Von der beruflichen Ebene lässt sich das ganz einfach auf eine gesellschaftliche Ebene heben. Die Beispiele hierfür wären unendlich und würden ohne Zweifel die Rahmen eines solchen Beitrags sprengen, ein Muster lässt sich jedoch in allen solidarischen Bewegungen wiederfinden: Der Wille, aus dem „Individuellen“ herauszutreten, um im Interesse einer größeren Gemeinschaft und sich selbst zu handeln, steht immer im Zentrum der gesellschaftlichen Solidarität. Das umfasst Initiativen, die versuchen, die Wünsche der Bevölkerung oder einer Gruppe in den Vordergrund zu stellen oder (friedliche) Demonstrationen, die darauf abzielen, konkrete Änderungen bei unzufriedenstellenden politischen Entwicklungen zu bewirken.
Unter dem Titel „N’oublions pas ce qui va bien“ (Vergessen wir nicht, was gut läuft) hat kürzlich erst ein französischer Journalist, konfrontiert mit den seit November 2018 vorherrschenden Ausschreitungen in Frankreich (das Land, in dem kaum ein Wort größer geschrieben wird als „fraternité“ –„Brüderlichkeit“), in seinem Kommentar in einer überregionalen Tageszeitung darauf hingewiesen, dass trotz eines Tagesgeschehens dass von „Pessimismus, Beschwerden und Gewalt“ gezeichnet ist, dennoch glücklicherweise „Oasen von Enthusiasmus“ überall zu finden seien. Dabei vergisst der Journalist auch nicht die wesentliche Rolle der (Print-)Medien hervorzuheben sowie deren Einfluss auf die kurz- wie langfristige Stimmungslage der Gesellschaft und den damit einhergehenden gesellschaftlichen Zusammenhalt. „Die guten Nachrichten sind da, Lösungen ebenfalls.“ Und weiter: „Mögen wir in unseren Zeitungsspalten und Internetseiten zeigen, dass Initiativen im Überfluss und überall vorhanden sind. Dass der menschliche Zusammenhalt und die Solidarität weit davon entfernt sind, aus unserer Gesellschaft zu verschwinden.“
Darin liegt der Schlüssel. Solidarität gibt es, so lange es Menschen und deren Gemeinschaftsdenken gibt. Solidarität ist mehr als nur eine Basis für eine funktionierende Gesellschaft. Sie ist ebenso in jedem Gespräch, hinter jeder kleineren wie größeren Entscheidung, jeder Meinung und jeder Entwicklung versteckt. Eine Gemeinschaft ohne Solidarität wäre wie ein Haus ohne Fenster, Türen oder Gänge. Jeder würde sich in seiner Zelle wiederfinden, ohne Austausch, ohne Kooperation, ohne Fortschritt, ohne Perspektive, ohne Zukunft.

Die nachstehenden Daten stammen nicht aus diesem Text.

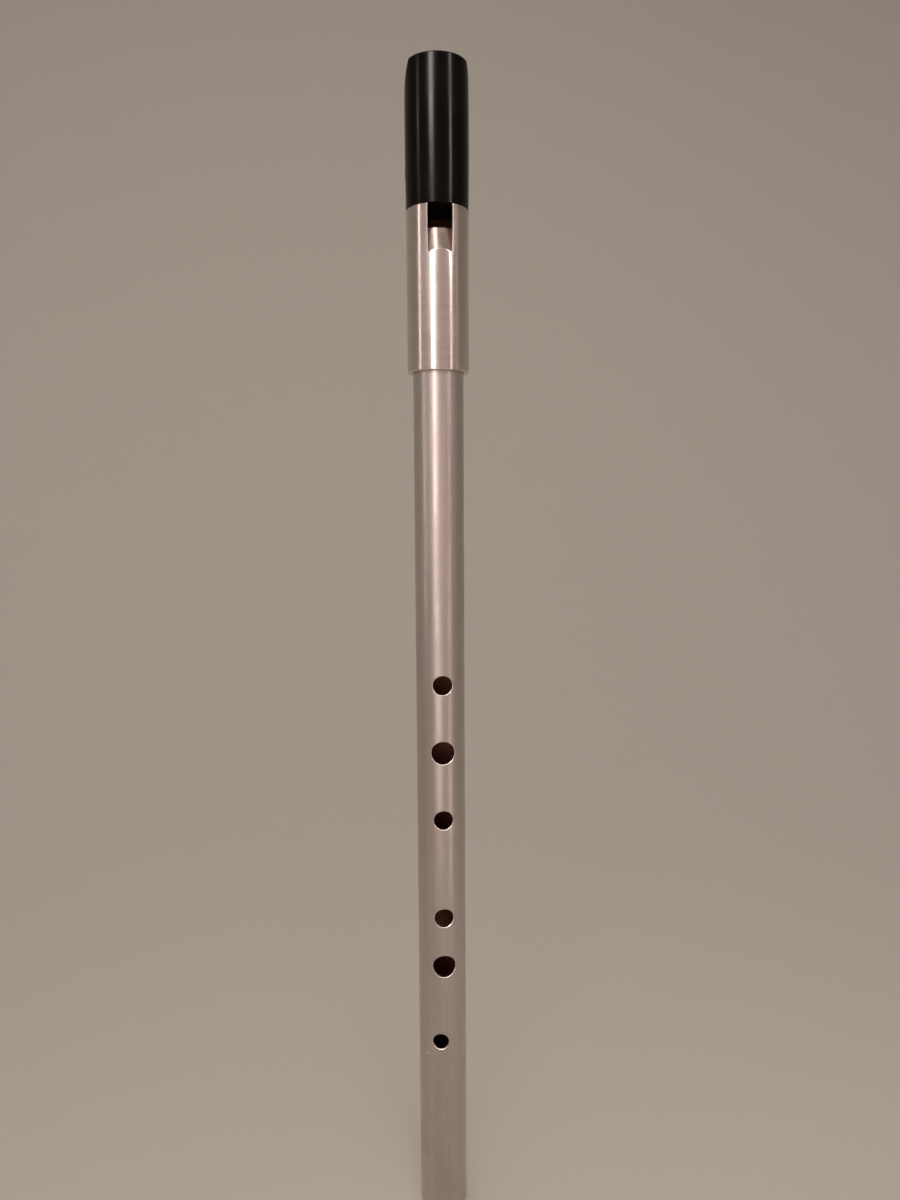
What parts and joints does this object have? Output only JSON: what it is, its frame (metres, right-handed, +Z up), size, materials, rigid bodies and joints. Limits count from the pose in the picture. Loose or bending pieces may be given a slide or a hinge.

Bei der Vielzahl an Negativschlagzeilen und Missständen auf unserer Welt, die derzeit sooft unsere Medienlandschaft beschäftigen, hilft es dort hinzusehen, wo Solidarität gelebt wird. Und das kann und soll bei uns selbst anfangen: Wir Menschen mögen zwar aus Individualismus handeln, tatsächlich vorankommen werden wir aber nur, wenn damit das Wohl mehrerer Menschen, einer Gruppe, eines Landes oder einer ganzen Gemeinschaft von Gesellschaften bezweckt wird. Kurz: Wir müssen es schaffen, uns zu solidarisieren. Wir überleben nur, wenn wir in einem gemeinsamen Interesse handeln und dafür muss jeder zuvor versuchen, das Gegenüber zu verstehen und die eigene Blase zu verlassen. Und Solidarität leben.